“I’m currently in John Randolph in the psychiatric ward being held against my will,” Brandon Raub, 26, said in a telephone interview with the Times-Dispatch. “They were concerned about me calling for the arrest of government officials.”
Raub accused the government of lying about 9/11 and spoke of “starting a Revolution.”
Lawyers from The Rutherford Institute represented Brandon Raub during the three-hour hearing today at the John Randolph Medical Center and released a statement, saying Raub has been sentenced to “up to 30 days’ further confinement in a VA psych ward” after “government officials again pointed to Raub’s Facebook posts as the sole reason for their concern and for his continued incarceration.”
According to Raub’s mother, authorities from the FBI, Secret Service and Chesterfield County PD came to their door on Thursday evening, questioned Raub about his Facebook posts, then handcuffed him and placed him in a Chesterfield PD squad car before taking him to John Randolph Psychiatric Hospital in Hopewell, Va.
Both the FBI and Secret Service said Raub was not arrested or charged, but the Rutherford Institute statement points out that “if the police have put handcuffs on you and you’re being held against your will, that qualifies as an arrest.”
When asked about why Raub was placed in a psychiatric ward, FBI Richmond spokeswoman told us that the FBI “had nothing to do with that” and that the FBI typically doesn’t “make determinations such as that.”
“We went out to interview him because of complaints that our office had received about people coming across his posts and perceiving them as threatening so our office along with Chesterfield County Police Department on Thursday,” Rybiski told us. “When we left we had not arrested him, we had not placed our hands on him, we did not detain him and we did not charge him.”

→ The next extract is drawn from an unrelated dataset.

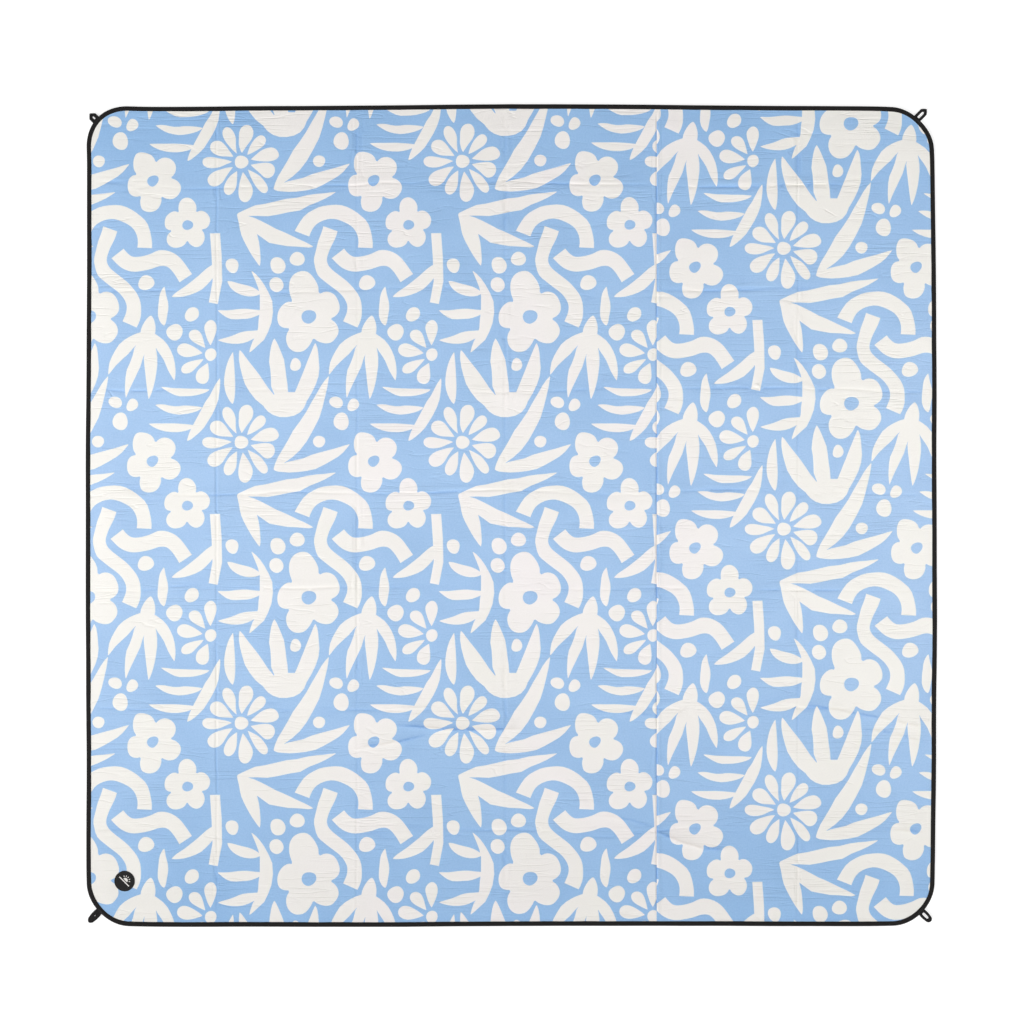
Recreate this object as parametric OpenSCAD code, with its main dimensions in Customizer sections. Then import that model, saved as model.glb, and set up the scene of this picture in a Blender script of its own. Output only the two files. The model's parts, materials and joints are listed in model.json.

Secret Service spokesman Brian Leary said: “The Secret Service assisted the FBI with the interview. He was not arrested by the Secret Service. The Secret Service will continue to monitor the situation. We have no further comment at this time.”

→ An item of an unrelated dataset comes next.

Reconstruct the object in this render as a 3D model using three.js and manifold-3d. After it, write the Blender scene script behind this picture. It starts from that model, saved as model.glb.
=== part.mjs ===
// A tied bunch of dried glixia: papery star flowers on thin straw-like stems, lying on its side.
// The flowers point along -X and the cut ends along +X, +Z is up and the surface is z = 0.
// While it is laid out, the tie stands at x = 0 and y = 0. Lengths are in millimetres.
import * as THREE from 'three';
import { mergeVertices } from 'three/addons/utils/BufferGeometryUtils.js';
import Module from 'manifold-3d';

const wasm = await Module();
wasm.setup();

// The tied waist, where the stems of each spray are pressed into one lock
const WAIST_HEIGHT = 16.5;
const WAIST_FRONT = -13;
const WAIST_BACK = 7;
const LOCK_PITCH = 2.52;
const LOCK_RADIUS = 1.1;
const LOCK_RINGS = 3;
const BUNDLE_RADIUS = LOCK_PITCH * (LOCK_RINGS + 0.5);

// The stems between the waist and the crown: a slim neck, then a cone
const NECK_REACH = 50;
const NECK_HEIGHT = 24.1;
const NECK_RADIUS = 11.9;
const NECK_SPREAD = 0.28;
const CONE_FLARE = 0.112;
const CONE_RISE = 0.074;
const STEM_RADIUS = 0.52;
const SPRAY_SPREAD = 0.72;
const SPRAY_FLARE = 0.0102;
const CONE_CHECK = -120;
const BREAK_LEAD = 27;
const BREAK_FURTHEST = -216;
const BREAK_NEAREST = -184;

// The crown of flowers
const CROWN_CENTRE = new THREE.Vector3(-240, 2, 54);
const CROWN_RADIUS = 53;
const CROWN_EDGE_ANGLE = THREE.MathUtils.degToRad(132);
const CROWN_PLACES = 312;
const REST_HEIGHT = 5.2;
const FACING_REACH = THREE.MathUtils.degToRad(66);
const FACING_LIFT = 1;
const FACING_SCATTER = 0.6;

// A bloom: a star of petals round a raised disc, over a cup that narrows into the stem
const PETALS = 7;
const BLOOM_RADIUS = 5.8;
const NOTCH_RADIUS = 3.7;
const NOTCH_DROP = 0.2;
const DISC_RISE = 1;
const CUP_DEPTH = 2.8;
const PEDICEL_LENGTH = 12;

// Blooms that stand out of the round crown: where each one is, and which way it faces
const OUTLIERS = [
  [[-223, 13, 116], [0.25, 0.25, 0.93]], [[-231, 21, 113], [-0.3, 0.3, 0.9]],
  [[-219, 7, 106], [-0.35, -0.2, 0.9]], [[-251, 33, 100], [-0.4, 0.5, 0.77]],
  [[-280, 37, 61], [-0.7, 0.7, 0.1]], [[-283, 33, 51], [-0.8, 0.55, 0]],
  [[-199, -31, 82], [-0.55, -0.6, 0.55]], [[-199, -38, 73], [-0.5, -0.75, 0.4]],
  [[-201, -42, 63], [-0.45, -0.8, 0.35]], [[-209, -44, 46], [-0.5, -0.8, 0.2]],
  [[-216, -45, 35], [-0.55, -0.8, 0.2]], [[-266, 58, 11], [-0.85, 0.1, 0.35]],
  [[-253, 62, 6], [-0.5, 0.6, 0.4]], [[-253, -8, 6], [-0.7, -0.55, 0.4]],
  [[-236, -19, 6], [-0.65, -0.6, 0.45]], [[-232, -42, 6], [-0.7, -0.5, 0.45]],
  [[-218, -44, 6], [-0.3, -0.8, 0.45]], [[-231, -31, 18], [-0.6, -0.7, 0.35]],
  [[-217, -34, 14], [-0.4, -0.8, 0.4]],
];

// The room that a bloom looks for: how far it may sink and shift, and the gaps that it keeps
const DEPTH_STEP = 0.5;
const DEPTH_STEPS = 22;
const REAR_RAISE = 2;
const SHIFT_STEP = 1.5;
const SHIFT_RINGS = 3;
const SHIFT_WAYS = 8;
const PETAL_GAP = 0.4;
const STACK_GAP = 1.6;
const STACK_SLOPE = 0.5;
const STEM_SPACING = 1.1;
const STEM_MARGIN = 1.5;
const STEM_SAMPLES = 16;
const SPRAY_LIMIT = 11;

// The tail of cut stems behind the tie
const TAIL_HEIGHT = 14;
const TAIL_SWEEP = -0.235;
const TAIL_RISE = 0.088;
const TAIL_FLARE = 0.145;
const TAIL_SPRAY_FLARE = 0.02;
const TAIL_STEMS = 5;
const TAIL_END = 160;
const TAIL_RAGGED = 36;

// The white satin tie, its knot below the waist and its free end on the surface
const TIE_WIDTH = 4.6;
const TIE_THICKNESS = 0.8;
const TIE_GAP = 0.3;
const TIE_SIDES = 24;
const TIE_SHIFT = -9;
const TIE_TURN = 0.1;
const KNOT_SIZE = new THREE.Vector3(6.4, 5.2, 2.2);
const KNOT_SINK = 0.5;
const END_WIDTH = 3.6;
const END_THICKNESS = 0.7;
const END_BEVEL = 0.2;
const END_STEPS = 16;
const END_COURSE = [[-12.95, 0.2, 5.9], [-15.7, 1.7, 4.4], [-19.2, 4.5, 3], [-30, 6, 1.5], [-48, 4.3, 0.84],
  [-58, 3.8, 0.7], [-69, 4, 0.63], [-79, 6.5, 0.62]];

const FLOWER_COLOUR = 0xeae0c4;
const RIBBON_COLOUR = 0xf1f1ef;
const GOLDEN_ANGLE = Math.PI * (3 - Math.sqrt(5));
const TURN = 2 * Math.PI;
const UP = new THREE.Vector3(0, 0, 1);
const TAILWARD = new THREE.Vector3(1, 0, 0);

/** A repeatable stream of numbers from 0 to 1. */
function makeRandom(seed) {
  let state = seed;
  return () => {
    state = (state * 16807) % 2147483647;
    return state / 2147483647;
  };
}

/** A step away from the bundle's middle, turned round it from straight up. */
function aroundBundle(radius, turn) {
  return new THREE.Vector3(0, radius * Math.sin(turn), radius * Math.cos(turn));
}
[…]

The Chesterfield PD – who had previously said the situation “was an FBI matter and we were just there to assist them” – released this statement (emphasis ours):
Chesterfield Police assisted federal authorities in their efforts to interview Brandon J. Raub on Thursday, Aug. 16. After speaking to Raub, officers believed him to be in need of further evaluation.
Chesterfield officers at the scene contacted Chesterfield Mental Health Crisis Intervention. Crisis workers recommended that police take Raub into custody and bring him in for evaluation.
Chesterfield police took Raub into custody for evaluation in accordance with Virginia State Code § 37.2-808 Emergency custody.
Raub was placed in handcuffs after he resisted officers’ attempts to take him into custody.
Raub was evaluated by a Chesterfield mental health official, who determined that he should be held under a temporary [detention] order and transported to John Randolph Medical Center for additional evaluation.
Raub was not arrested and he faces no criminal charges in Chesterfield.
The Virginia statute states that a mental health professional can decide to issue a temporary detention order if “it appears … that the person (i) has a mental illness and that there exists a substantial likelihood that, as a result of mental illness, the person will, in the near future, (a) cause serious physical harm to himself or others as evidenced by recent behavior causing, attempting, or threatening harm and other relevant information, if any, or (b) suffer serious harm due to his lack of capacity to protect himself from harm or to provide for his basic human needs, (ii) is in need of hospitalization or treatment, and (iii) is unwilling to volunteer or incapable of volunteering for hospitalization or treatment.”
It should be noted that the authority on whether or not Raub displayed signs of mental illness lies with the trained Chesterfield mental health official or officials who evaluated him in person.
“I really love America, and I think that idea that you can be detained and sent somewhere without due process and a lawyer … is crazy,” Raub said.
Raub said he served as a Marine in Iraq and Afghanistan from 2005 to 2011, was a combat engineer sergeant and does not own a gun. His mother said he returned from Afghanistan about a year ago and does not have PTSD or violent tendencies.
John W. Whitehead, president of The Rutherford Institute, said the following: “For government officials to not only arrest Brandon Raub for doing nothing more than exercising his First Amendment rights but to actually force him to undergo psychological evaluations and detain him against his will goes against every constitutional principle this country was founded upon. This should be a wake-up call to Americans that the police state is here.”